As always when devs created things from scratch we thought this time we will do it better but as we didn’t know how to do it better we committed the same mistakes. So our new fancy microservices architecture (it was a distributed monolith in backend, fronted was a monolith) were full of bugs because we didn’t have tests. There were a lot of YAGNIs in the code just because the previous system had another requirements, and we used it like the source of what to do.
So at a certain point when the project was delayed we realized we had to change, we took some hard decisions:
Covering the new code with tests. To make people understand why testing and how.
Use gitflow as our branching model (another big mistake)
As we had gitflow we decided to create what we called the “Integration Environment”.
And we started doing pre-merge code reviews (before merging to master). It was crazy because the code review it was after the test in isolation so forced QA to test again this when it was merged in dev because of the changes done in the code review.

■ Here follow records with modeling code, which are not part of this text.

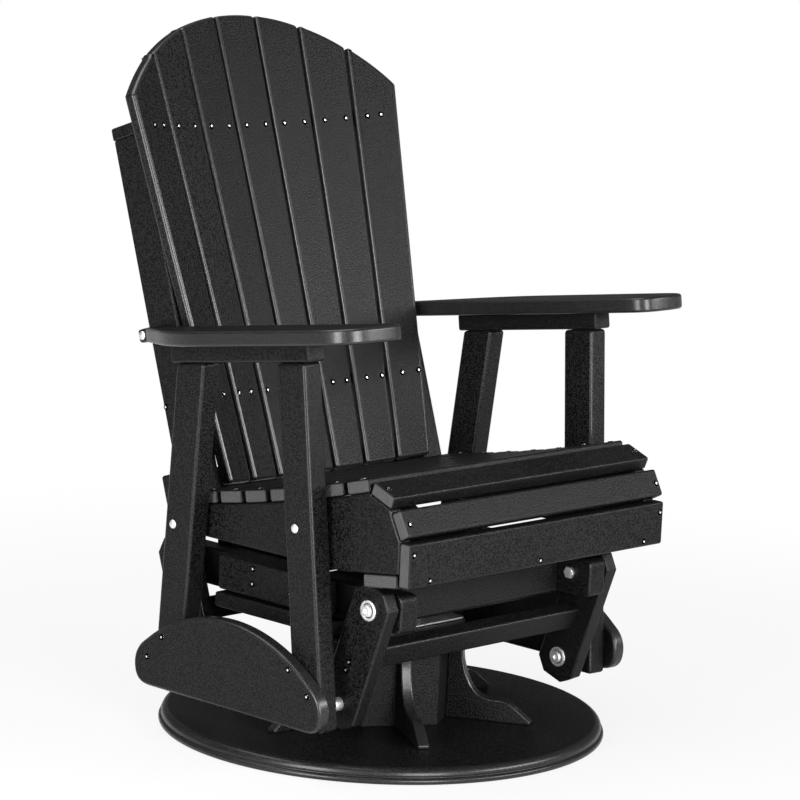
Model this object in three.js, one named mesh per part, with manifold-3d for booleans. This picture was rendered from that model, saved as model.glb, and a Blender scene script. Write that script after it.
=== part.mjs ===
// Swivel glider armchair with a fan back, made of plain square-cut boards on a round base.
// Millimetres. The origin is on the floor under the middle of the round base. +Z is up and
// the sitter faces -Y, so the sitter's right side is at -X and the left side at +X.

import * as THREE from "three";
import { mergeVertices } from "three/addons/utils/BufferGeometryUtils.js";
import Module from "manifold-3d";

const wasm = await Module();
wasm.setup();

// Stock and clearances
const fit = 0.3; // gap left between two pieces that touch
const edge = 5; // rounding along the faces of a board
const fineEdge = 3; // the same on boards with tight inner curves
const slatThick = 22;
const lightThick = 25;
const heavyThick = 38;
const narrowWidth = 63.5;
const overrun = 1; // how far a joined solid reaches into its neighbour

// Round base and its pedestal
const discRadius = 376;
const discThick = 26;
const discStep = 5; // the upper half of the rim is set back by this
const discBand = 12; // height of the lower half of the rim
const discRound = 9; // rounding of the upper rim
const columnRadius = 130; // to the corners of the hexagon
const columnHeight = 138;
const gussetThick = 19;
const gussetReach = 258; // from the axis to the tip
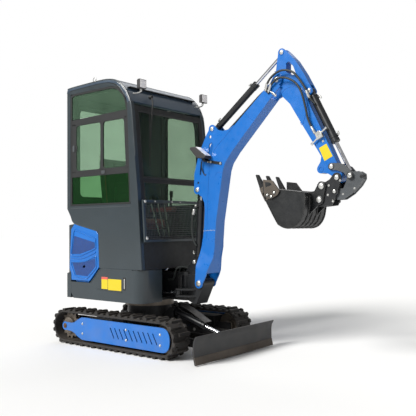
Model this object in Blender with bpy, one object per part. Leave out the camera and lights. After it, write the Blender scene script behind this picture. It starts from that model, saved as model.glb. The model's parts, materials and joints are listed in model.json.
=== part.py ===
"""A mini excavator with an enclosed cab, as separate solids that move about their real pivots.

Metres. +X is forward, +Y is the operator's left, +Z is up, and the tracks stand on Z = 0. Every
size below is measured from the slew axis, which the empty "machine" carries to its place.
"""

import math

import bmesh
import bpy
from mathutils import Vector

GAP = 0.0003          # between solids that touch
PIVOT_GAP = 0.0004    # between a pin's corners and the flats of its bore
SIDES = 16            # of a pin, a bore or a tube
SLEW_X = -0.6495      # the slew axis, behind the middle of the whole machine

# Undercarriage
TRACK_WIDTH = 0.187
TRACK_OUTER_Y = 0.494
TRACK_RADIUS = 0.150            # of the shoes, round the sprocket and the idler
TRACK_THICKNESS = 0.034
SPROCKET_X = -0.555
IDLER_X = 0.588
SPROCKET_TEETH = 13
ROLLER_RADIUS = 0.035
ROLLER_XS = (-0.25, 0.06, 0.37)
COVER_INSET = 0.0194            # from the track's outer edge to the side cover
COVER_THICKNESS = 0.008
COVER_REAR_X = -0.336
COVER_FRONT_CLEARANCE = 0.035     # from the track's inner face to the side cover
COVER_LOW_CLEARANCE = 0.0195
COVER_HIGH_CLEARANCE = 0.028
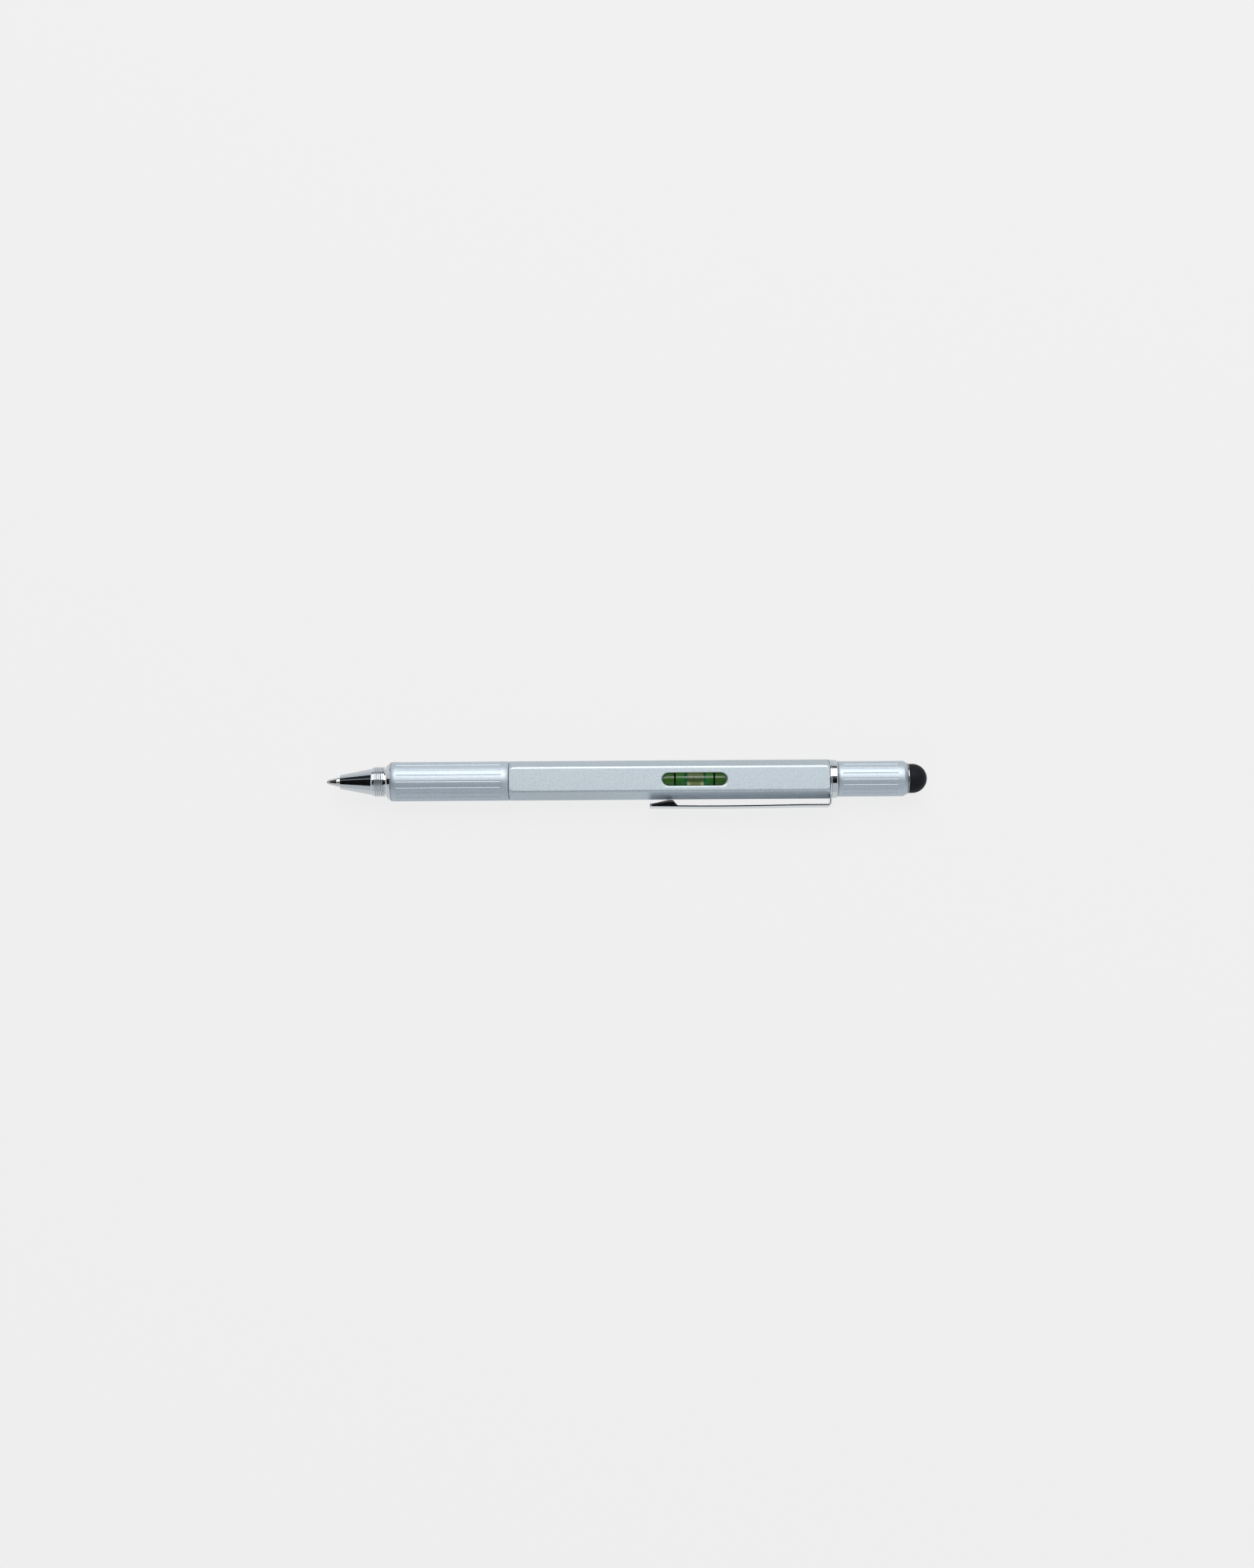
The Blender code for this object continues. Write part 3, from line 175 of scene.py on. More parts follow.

I will focus on the part of why we created the integration environment and what it was. The idea was to validate each story in an isolated environment so QA people could test it before it was merged to dev. After that, QA had to test it manually again when it was merged in dev in order to create a release and deploy to production.
So we created this environment that was done in Docker Swarm. It was able to create an isolated environment per each branch called US-XXXX, these environments were killed when the story was merged to Dev (dev was also an environment in our “Integration Environment”). As we were working in a microservices architecture, the system was able to put in the same environment each microservice with the branch selected that had the same name (this was automatically done when a branch was created). The new environment also was able to monitor through a web application the logs and the status of the environment.
In the company everyone thought the environment was great and with these things in place we were able to create a product with more quality, but we started suffering some new problems with this approach.
We were deploying to production every two weeks when the sprint finished because we thought “this is how to work in Scrum”. So as we didn’t have enough QA’s (the bottleneck) to validate the stories created by the team, the end of the sprint was always a crazy time. Full of stress because we had a lot of conflicts because people were developing user stories for several days, and later we had crazy conflicts trying to merge them. Next sprint was always full of tasks to stabilize the previous sprint release.
We thought it was a good idea to introduce quality in our product through more inspection steps (mapped with more environments), and then this model faced reality. We didn’t have enough QA’s to validate user stories, and we had a lot of conflicts because we had long-lived branches. QA’s had to do crazy stuff to test some features because the environments had not enough data (it was not production).
Everything in software architecture is a trade-off.
First Law of Software Architecture
Notice that we selected some trade-offs because that way of working, but we were not able to pay the bill. We were not able to manage the complexity inside the team introduced by long-lived branches.
In this story, the Integration Environment only existed because we wanted to do gitflow and testing things before merging them in dev. In fact, we were trying to solve a quality problem through a process focus on manual validation of the job done.
Put complexity in the code
The integration environment had a lot of complexity, there were a lot of code in place, we needed 5 machines to create a Docker Swarm cluster. We needed to maintain the environment, we had to learn a lot about Crane, Docker and another technologies to make it work. Just because we didn’t realize this could be managed inside the application. Even there was a team “The Platform” team, my team, in charge of the environment. Another mistake, we created a silo for managing the environment used mostly by devs.
Why not having these capabilities inside the application and avoid all this complexity managed by other teams, not the development team?.
We realized that all our problems with merges existed because of long-lived branches, that our integration environment existed because of long-lived branches, that our lack of QA’s existed because of long-lived branches.
So why not simplifying everything and putting things in the code?. It’s true that the code will be more complicated, but the code is easier to change than teams, processes and roles.
We started thinking on moving to do trunk based development (CI/CD):
We created a pipeline to deploy to only one environment when things were merged to master.
We put in place a CI server to validate our merges and releases.
We encourage people to do small tested commits and push directly to master with high frequency.
We give devs the responsibility to deploy to production when they wanted.
Devs learned to use tools like feature toggles or dark launch to be able to push frequently to master unfinished work.
Test were done by devs and QA’s started working on giving people tools to test better.
So our problems disappeared, no more stress, no more crazy merges, no more QA’s full of manual work. It is true people needed to learn a lot, but I think it’s just cheaper than bleeding every sprint. You know why not solving problems following better engineering practices than through processes?.
In fact, we realized that our product is not only full of requirements from product but also needs to contain Quality inside, so It needs to support that quality. Quality introduces requirements in your product.
So having multiple environments is bad, I would not say that, but I think it’s a smell. You cannot count complexity just in the code, but also complexity comes from your platform, your culture, your architecture. Sometimes simplifying those things and moving inside dev teams codebase is just easier and cheaper for the organization.
The only environment like production is production, go to production faster, so create fewer environments (even just production?).